Lena confirms that it was this paper:
 http://sinclair.quarterman.org/pictures/poland/

Actually, it isn't about descendants of the last reigning king of Poland.
It's about descendants of a cousin, allegedly the succeeding pretender,
Stanislas Count Potocki, possibly this fellow:

 http://translate.google.com/translate?hl=en&sl=it&u=http://www.artonline.it/eng/opera.asp%3FIDOpera%3D1241&prev=/search%3Fq%3DStanislas%2BPotocki%26hl%3Den%26lr%3D%26ie%3DUTF8%26oe%3DUTF8%26safe%3Doff%26sa%3DG

The paper is in French.  It says Stanislas III Felix count Potocki,
titular King of Poland from 1795 to 1805. Born in 1751.

It indicates two children:
 Felix I George, 1780-1810, titular King of Poland from 1805 to 1810

 Louise I, 1775-1810, titular Queen of Poland from 1810 to 1850
 husband Joseph-Dominic count Korwin-Kossakowski 1771-1840

(Ignoring the king and queen titles, this much matches a genealogy
of this family at Paul Theroff's Online Genealogy Site:
 http://pages.prodigy.net/ptheroff/gotha/potocki.html

Look for Line II, Ct Stanislaw Feliks Potocki.
Note the other siblings, one of whom is named Pelagie,
and who is possibly the person depicted in this painting:
 http://www.batguano.com/Vigeeart147.html

This Pelagie would be the aunt of the next Pelagie mentioned below.)
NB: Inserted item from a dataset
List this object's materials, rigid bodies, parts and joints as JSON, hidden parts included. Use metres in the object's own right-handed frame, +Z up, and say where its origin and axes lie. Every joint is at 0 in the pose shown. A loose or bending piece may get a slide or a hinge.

The C.E.D.K document indicates that Louise and Joseph had a daughter
 Pelagie I, 1798-1881, titular Queen of Poland from 1850 to 1881
 "x 1833 Alexander de Saint-Clair, comte de Roslin 1800-1880"
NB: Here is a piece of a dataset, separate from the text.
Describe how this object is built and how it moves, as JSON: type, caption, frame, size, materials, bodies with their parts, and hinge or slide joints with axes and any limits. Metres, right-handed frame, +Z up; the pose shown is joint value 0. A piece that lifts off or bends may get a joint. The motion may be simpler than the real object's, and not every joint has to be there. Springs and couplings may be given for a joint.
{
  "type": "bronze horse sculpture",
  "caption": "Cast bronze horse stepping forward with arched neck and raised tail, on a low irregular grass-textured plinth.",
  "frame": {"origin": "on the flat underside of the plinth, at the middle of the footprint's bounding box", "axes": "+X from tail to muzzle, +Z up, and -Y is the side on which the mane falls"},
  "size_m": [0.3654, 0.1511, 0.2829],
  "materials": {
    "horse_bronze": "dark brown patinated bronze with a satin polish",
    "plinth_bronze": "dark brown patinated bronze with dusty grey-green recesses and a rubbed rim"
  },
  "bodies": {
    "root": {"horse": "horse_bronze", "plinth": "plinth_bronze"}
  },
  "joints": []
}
Comte de Roslin transliterates as Count of Roslin, or, in the current
style, Earl of Rosslyn.

However, Alexander first Earl of Rosslyn died in 1805,

his nephew (not son) James second Earl of Rosslyn married
Henrietta Elizabeth BOUVERIE in 1790 and he died in 1837,

his son James Alexander third Earl of Rosslyn married Francis WEMYSS in 1826
and he died in 1866.

his son Robert was the fourth Earl.

So there was no single Earl of Rosslyn during the years 1800-1880;
during most of that time the Earl's name was not Alexander;
in 1833 the Earl's name was James; and that James married somebody else.
If an Alexander was married in 1833, it couldn't have been Alexander
Wedderburn, first Earl of Rosslyn, because he was long dead.
Besides, the document doesn't mention the name Wedderburn.

Sources: Burke's, and the Rosslyn Family Tree:
 http://sinclair.quarterman.org/pictures/rosslyn/

Maybe there was a Pelagie who married some other Alexander St. Clair
who was somehow confused with the Rosslyn line.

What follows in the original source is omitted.